Just get hired as a guard to take some horses for sale. Nothing special. Let's go. In and out. One session adventure.
Psych! It's actually an epic quest across wilderness, fighting goblins and slavers and getting on an Indiana Jones adventure in search of a lost city of gold, solving mysteries and beating a wizard or two there. About fifty pages, another twenty for maps and character rosters and a couple new enemies - that's like the prologue chapter in a modern-day Adventure Path. Once again, length-to-content ratio is pushed nearly to its limit.
One of the best marriages of plot and gameplay I've seen, too. There's a story, there's bad guys, there's something you need to do and a couple sidequests to do on the way - but it doesn't railroad you through any of it and instead gives you a big sandbox where you can do things more or less at your own pace and in what order you'd like. There's even space for a couple entirely optional sidequests. Towards the end it takes a couple black marks where it takes the reins from the players and just throws forced encounters at them, but it's not a deal-breaker, it doesn't happen that often.

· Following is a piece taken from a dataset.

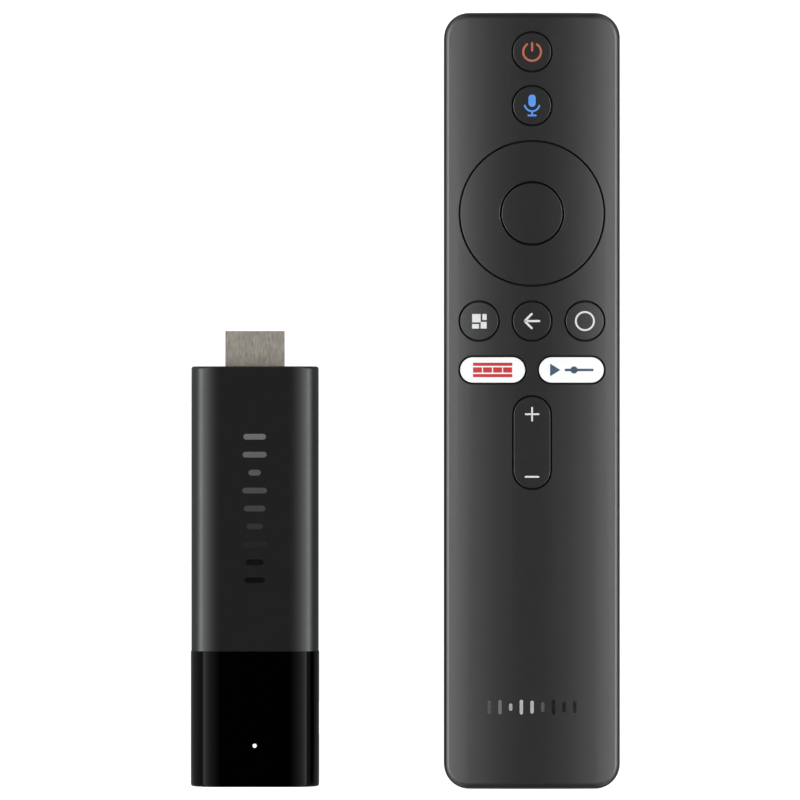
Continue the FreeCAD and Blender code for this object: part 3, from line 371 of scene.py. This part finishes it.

There's plenty treasure to be found, but here too the adventure drops the ball for a bit. It goes along with the old-school gold-as-exp style of developing characters, but doesn't seem to understand why things were done like that in the first place, nor does it give much anywhere to actually spend the money on anything of substance: it's all a bunch of farms and small settlements with nothing of actual worth for sale. So it ends up reminding me of the late-stage Gold Box games where the party's just hauling around massive bags of coin and other worthless loot, because that's the experience points, it's the only way characters are allowed to grow. Shame. Doesn't really work at all if you prefer a carousing system, as I do.
Still, one of the best of its time and criminally overlooked. Four and a half stars.